Nanodiscs are homogenous in their lipid composition and this is in stark contrast to dynamic membranes where lipid compositions vary in the outer and inner leaflets. Furthermore, the presence of flippases and floppases result in the translocation of phospholipids in the membrane over time. It is known that the asymmetric lipid bilayers are important for the study of several membrane proteins. Currently it is difficult to maintain asymmetric lipid bilayers during assembly. Therefore, in future, template based methods are needed to create asymmetric lipid bilayers in nanodiscs in order to evaluate the role of this parameter in membrane protein function.

The combination of nanodisc technology with various biochemical technologies occludes study of the section of the protein that is largely buried in the lipid bilayers. While the nanodisc technology is very useful in studying interactions at the ends of the proteins, they completely shield the interactions along the length of the molecule that is buried within the nanodisc lipids. This can be important in fluorescence studies whereby the interactions at allosteric sites buried in the membrane region cannot be completely characterized using standard techniques.
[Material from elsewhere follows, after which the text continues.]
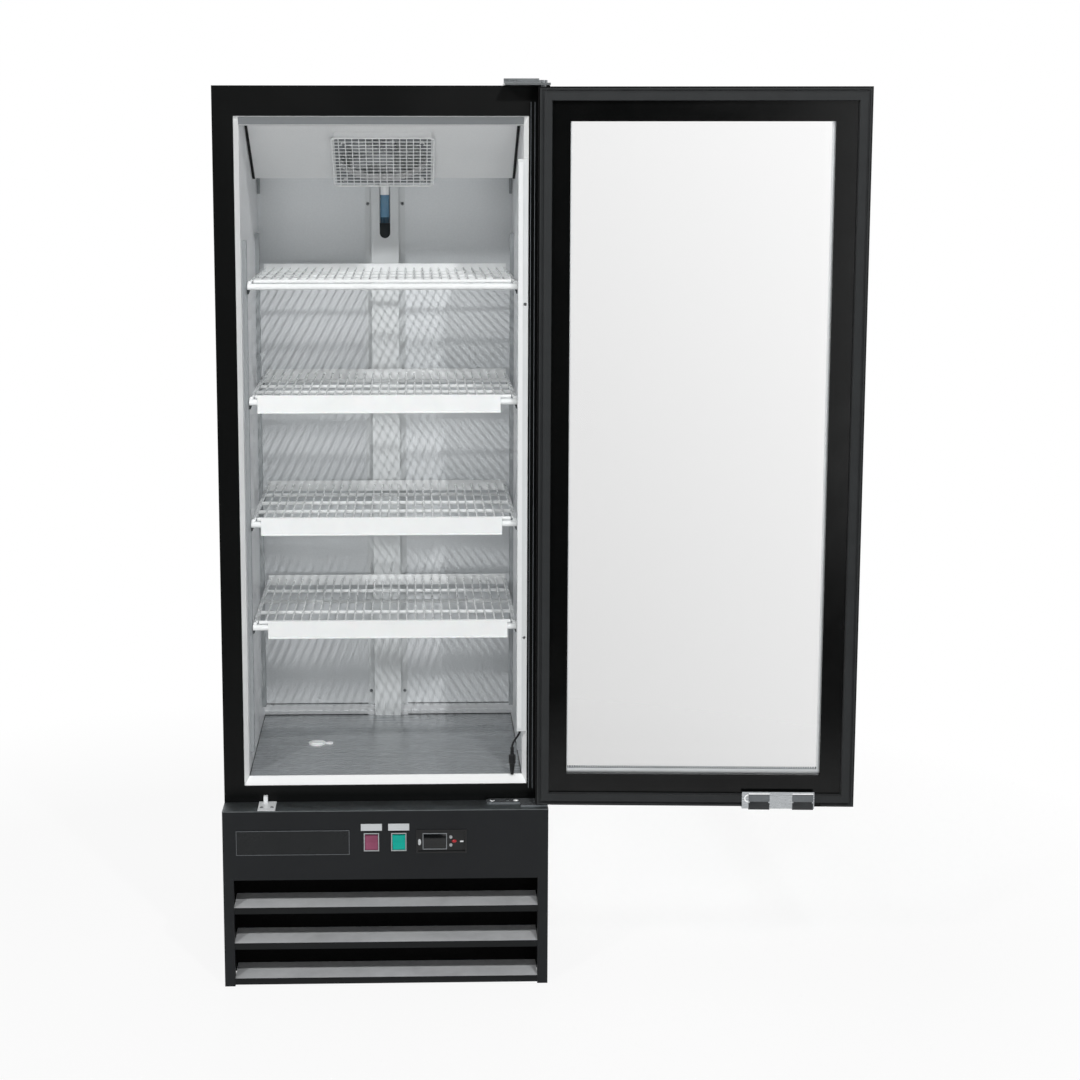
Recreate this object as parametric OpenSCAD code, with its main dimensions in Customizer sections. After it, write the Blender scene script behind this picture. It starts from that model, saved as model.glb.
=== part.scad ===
// Glass door refrigerator: a tall insulated cabinet on a base that holds the cooling unit,
// with four wire shelves and one glass door hinged on the right, shown wide open.
// Millimetres. The origin is on the ground under the middle of the cabinet, the front faces -Y.

/* [Cabinet] */
// Width of the cabinet over its side skins
cabinet_w = 630; // [610:5:690]
// Depth from the front of the base to the back skin
cabinet_d = 600; // [580:5:660]
// Height of the cabinet above the ground
cabinet_h = 1732; // [1700:4:1820]
// Height of the base under the insulated body
base_h = 354; // [346:2:380]
// How far the insulated body stands back from the front of the base
setback = 60; // [58:1:70]
// Thickness of the outer steel skins
skin_t = 1.2; // [1:0.1:1.8]
// Thickness of the black frame round the opening
face_t = 3; // [2:0.5:4]
// Width of the face frame at each side of the opening
face_side = 39.5; // [36:0.5:42]
// Height of the face frame over the opening
face_top = 56; // [50:1:60]
// Height of the face frame under the opening
face_bottom = 33; // [30:1:36]

/* [Inside walls] */
// Insulated side wall, from skin to liner
side_wall = 48; // [46:0.5:52]
// Insulated top wall
top_wall = 72; // [68:1:80]
// Insulated floor
floor_wall = 48; // [44:1:54]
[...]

While nanodisc is a platform to study protein-protein interactions, one big challenge is controlling the conformation of the proteins with respect to each other. Hence, the two different membrane proteins can adopt multiple conformations in the nanodiscs and there is no way to control the conformation of the two protein in nanodiscs or to ensure that they form productive complex. This challenge has been partially solved by using a DNA linker for the two interacting proteins and then cleaving the linker once the proteins are in nanodiscs, however the yields are extremely low and the method requires detailed optimization and is not easy to adapt to other protein partners. Therefore more template directed assembly methods needs to be explored in order to control the conformation of the protein with respect to each other in nanodiscs.

The nanodiscs were created with the goal to facilitate functional studies of membrane proteins. Although nanodiscs have been used to perform structural studies of membrane protein with SAXS, NMR and crystallography there are several limitations ¹⁶⁹. It is still challenging to solve crystal structures of membrane proteins in nanodiscs. It will be a major challenge to solve the structure of membrane proteins in nanodiscs. However, with the recent advances in X-ray crystallography methods, this may soon be feasible. For additional information regarding nanodiscs used in NMR studies of membrane proteins, two reviews by Puthenveetil et al. and Viegas et al. have been recently published ^{13, 170}.

The purpose of this review was to highlight the published technologies that have been recently combined with nanodiscs to study membrane proteins from 2012–2017. This review cites over 200 publications that utilize nanodisc technology in this time period, and although we meticulously searched the literature to include as many works as possible, we acknowledge that not every paper that used nanodisc technology has been included. For further understanding of the nanodisc technology and alternative methods for lipid bilayer mimics for membrane protein study, we recommend referring to other recently published reviews on nanodiscs ^{4, 171}.